EXERCISE INSTRUCTIONS: Take the entries below and reproduce them word for word.

INPUT:
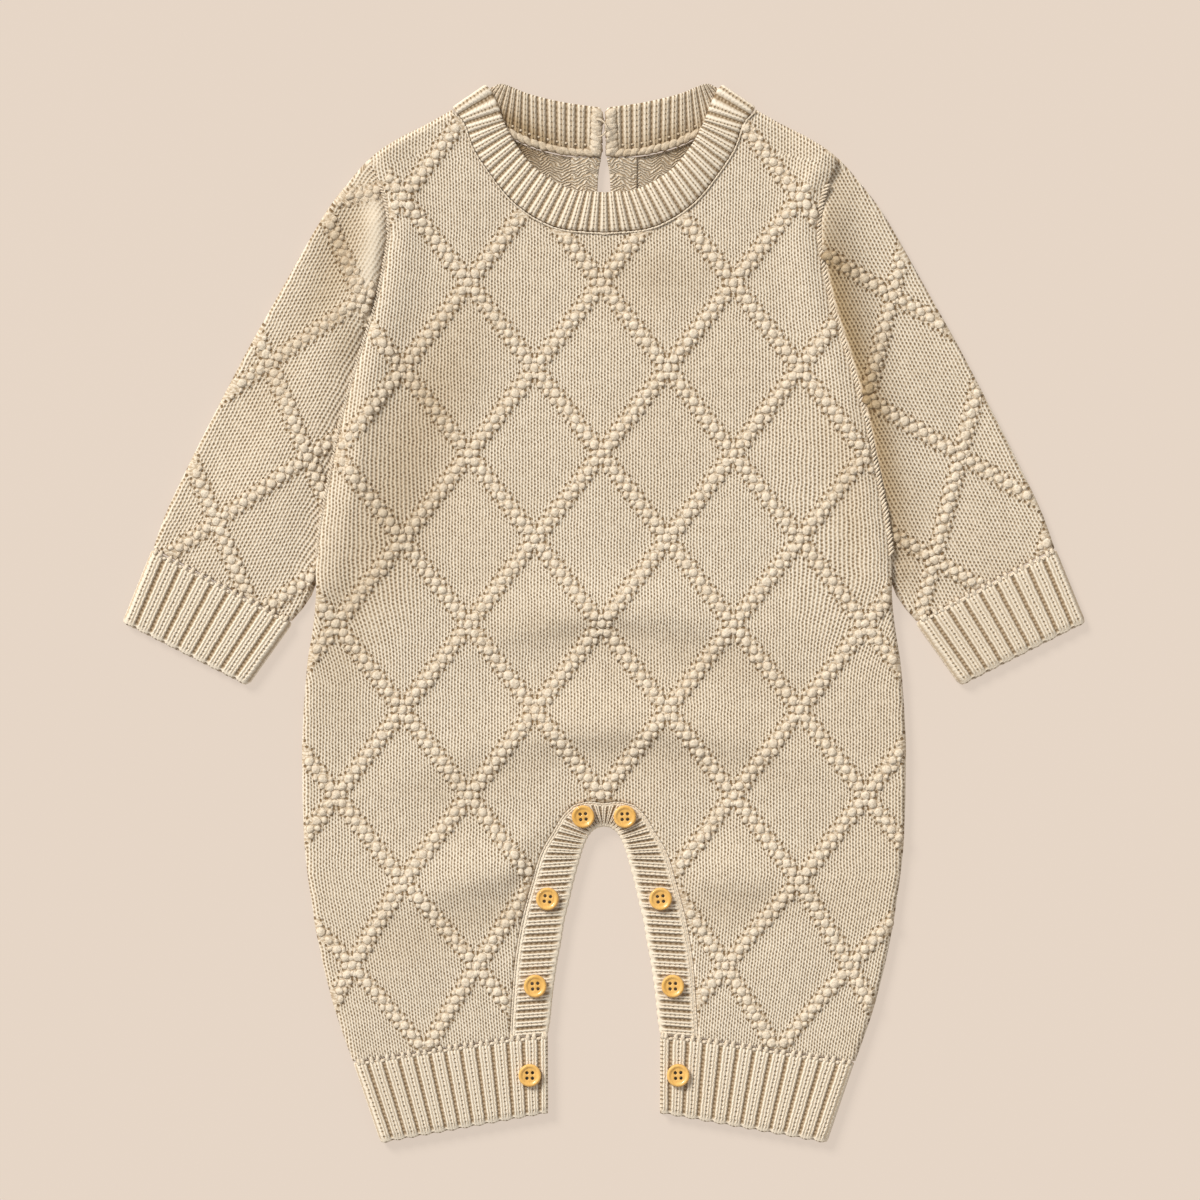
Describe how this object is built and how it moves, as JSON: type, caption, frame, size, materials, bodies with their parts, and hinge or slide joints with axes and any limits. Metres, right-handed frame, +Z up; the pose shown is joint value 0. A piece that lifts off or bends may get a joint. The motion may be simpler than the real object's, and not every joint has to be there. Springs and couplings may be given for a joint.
{
  "type": "baby romper",
  "caption": "Knitted one-piece for a baby, laid flat: long sleeves, ribbed cuffs and neckband, raised diamond lattice, wooden buttons along the crotch opening.",
  "frame": {"origin": "on the floor, in the middle of the laid-out romper's length and width", "axes": "+Y towards the neck, +X towards the right-hand sleeve as seen from above, +Z up off the floor through the front"},
  "size_m": [0.481, 0.5301, 0.0094],
  "materials": {
    "knit": "fine oat-coloured cotton knit, matt",
    "button_wood": "turned, yellow stained, satin"
  },
  "bodies": {
    "root": {"front": "knit", "back": "knit", "sleeve_left": "knit", "sleeve_right": "knit", "sleeve_cuff_left": "knit", "sleeve_cuff_right": "knit", "leg_cuff_left": "knit", "leg_cuff_right": "knit", "neckband": "knit", "crotch_band_front": "knit", "crotch_band_back": "knit", "back_facing_left": "knit", "back_facing_right": "knit", "button_left_1": "button_wood", "button_left_2": "button_wood", "button_left_3": "button_wood", "button_left_4": "button_wood", "button_right_1": "button_wood", "button_right_2": "button_wood", "button_right_3": "button_wood", "button_right_4": "button_wood"}
  },
  "joints": []
}
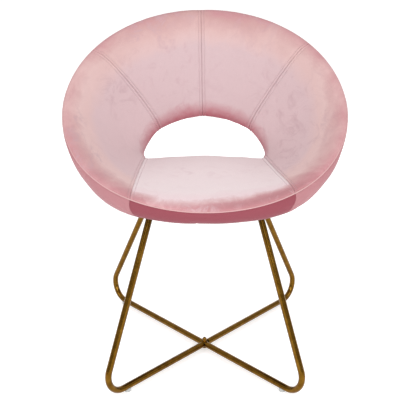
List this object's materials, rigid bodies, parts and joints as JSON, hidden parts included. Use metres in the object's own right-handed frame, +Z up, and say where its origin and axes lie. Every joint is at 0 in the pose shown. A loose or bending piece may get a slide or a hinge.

ANSWER TO THE TASK:
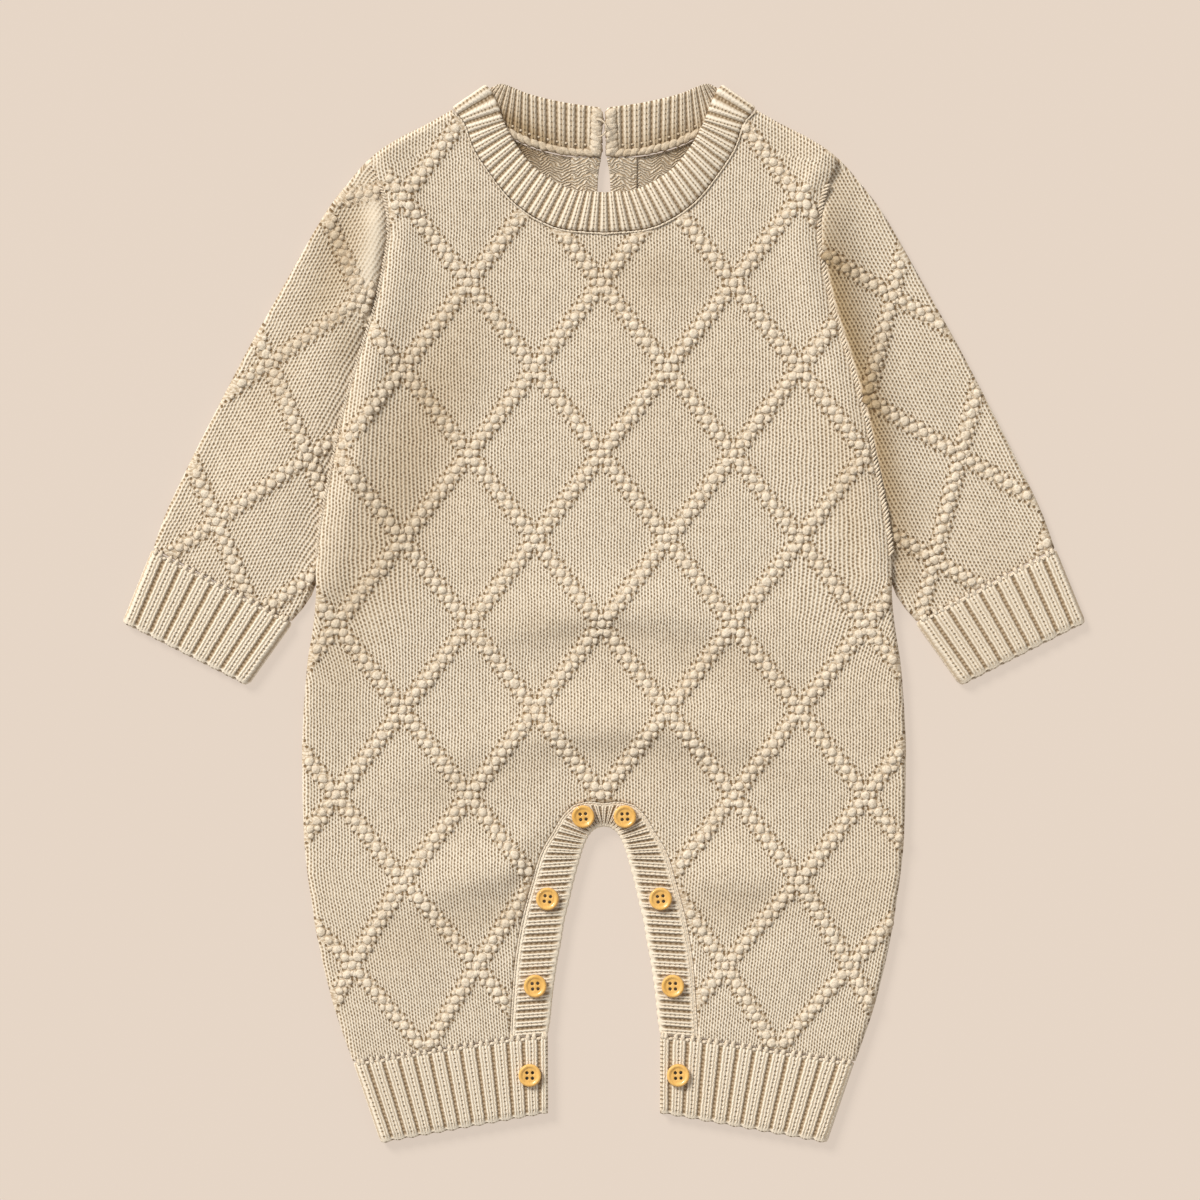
Describe how this object is built and how it moves, as JSON: type, caption, frame, size, materials, bodies with their parts, and hinge or slide joints with axes and any limits. Metres, right-handed frame, +Z up; the pose shown is joint value 0. A piece that lifts off or bends may get a joint. The motion may be simpler than the real object's, and not every joint has to be there. Springs and couplings may be given for a joint.
{
  "type": "baby romper",
  "caption": "Knitted one-piece for a baby, laid flat: long sleeves, ribbed cuffs and neckband, raised diamond lattice, wooden buttons along the crotch opening.",
  "frame": {"origin": "on the floor, in the middle of the laid-out romper's length and width", "axes": "+Y towards the neck, +X towards the right-hand sleeve as seen from above, +Z up off the floor through the front"},
  "size_m": [0.481, 0.5301, 0.0094],
  "materials": {
    "knit": "fine oat-coloured cotton knit, matt",
    "button_wood": "turned, yellow stained, satin"
  },
  "bodies": {
    "root": {"front": "knit", "back": "knit", "sleeve_left": "knit", "sleeve_right": "knit", "sleeve_cuff_left": "knit", "sleeve_cuff_right": "knit", "leg_cuff_left": "knit", "leg_cuff_right": "knit", "neckband": "knit", "crotch_band_front": "knit", "crotch_band_back": "knit", "back_facing_left": "knit", "back_facing_right": "knit", "button_left_1": "button_wood", "button_left_2": "button_wood", "button_left_3": "button_wood", "button_left_4": "button_wood", "button_right_1": "button_wood", "button_right_2": "button_wood", "button_right_3": "button_wood", "button_right_4": "button_wood"}
  },
  "joints": []
}
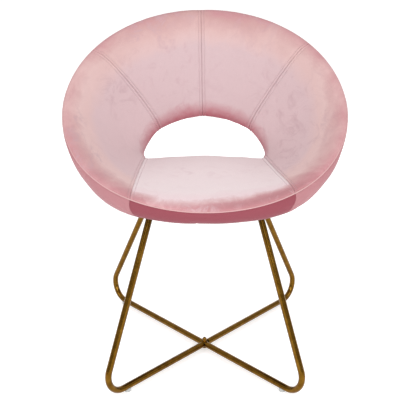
List this object's materials, rigid bodies, parts and joints as JSON, hidden parts included. Use metres in the object's own right-handed frame, +Z up, and say where its origin and axes lie. Every joint is at 0 in the pose shown. A loose or bending piece may get a slide or a hinge.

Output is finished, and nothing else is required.